Read more and give thanks here:

Holy Ground | ESPN

When I read Wright’s story, or listen to his narration in that video as the music swells in the background, I choke down tears every single time. Unlike my dad, I am the highly sentimental sort, and Wright’s essay resonates on a deeper level than simply appreciation for beautiful writing and universally sad circumstances. There’s something about the writing that makes it feel real and lived-in, not just as a retelling of a personal story but an encapsulation of reality for multiple constituencies – sports fans, golfers, fathers, sons, sons that are about to become fathers themselves, and so on.

Attending the Masters is definitely on my bucket list, but I can’t swear the same for my dad.
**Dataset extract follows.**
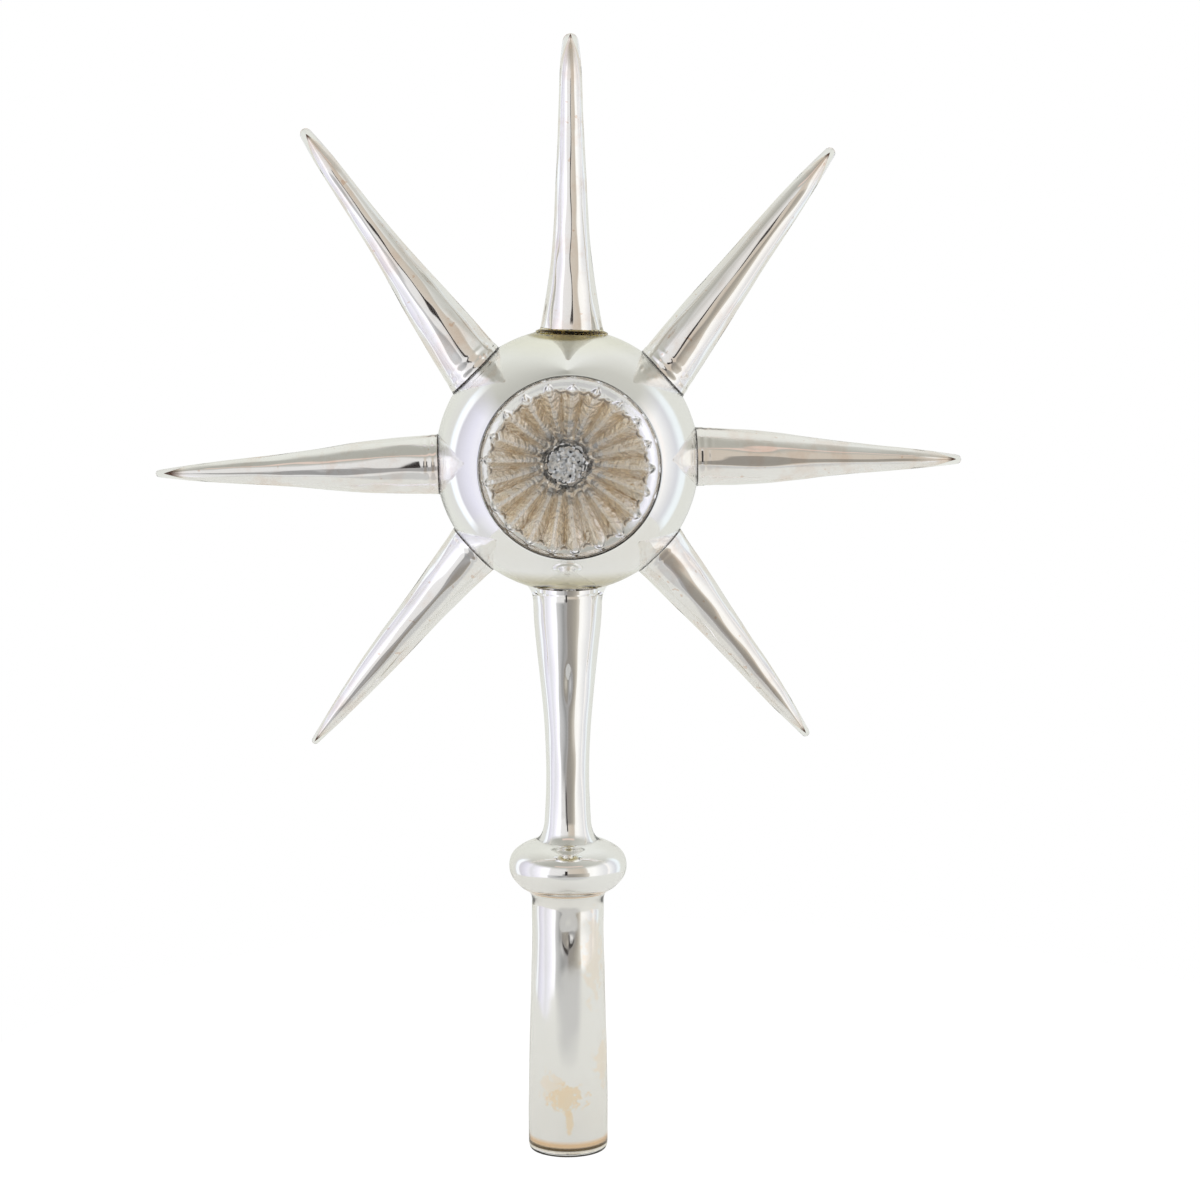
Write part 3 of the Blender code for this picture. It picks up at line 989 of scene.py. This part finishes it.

I’m sure he wouldn’t pass up an opportunity to go, but there exists no promises between us that we’ll someday walk 18 holes in the gallery. If two tickets ever became a reality for me, I’d take my brother; of this, I’m quite certain. But as soon as we’d step up to ropes along some shining green fairway that somehow glimmers like glass, I know we both would feel the presence of our father as sure as I know that glimmer would literally take our breaths away. We’d smile endlessly, enamored with our great fortune to finally be on that sacred property, and, at some point, we’d be struck by the bittersweetness that our dad wasn’t there with us. One of us, most likely me, might shed a tear at the thought. We might even retell our dad’s favorite golf story, alternating each sentence because we each know it so well: At our home course on the Par-5 No. 3, he was playing one morning by himself. After a nice approach shot into the dew-covered green, he had a putt of 30-plus feet. He sends the ball rolling to its fate, and it finds the bottom of the cup, leaving behind a trail cut into the dew that perfectly showed the proper line to the hole. No other blemishes were on the green, just that perfect line, as the golden rays of the morning sun made everything sparkle. He’d always conclude the same way, “Could’ve been in a calendar.” Perhaps such a recitation there, on holy ground, would feel hallowed and sacrosanct, like an offering laid upon the altar to golf gods for their blessing and sanctification.

Maybe feeling pine straw beneath my feet and squinting against the glare of that glassy green fairway and smelling an Augusta spring would be the sporting event that caused me to call my dad to tell him about it, because, I know, on faith alone, it’s worthy of a calendar.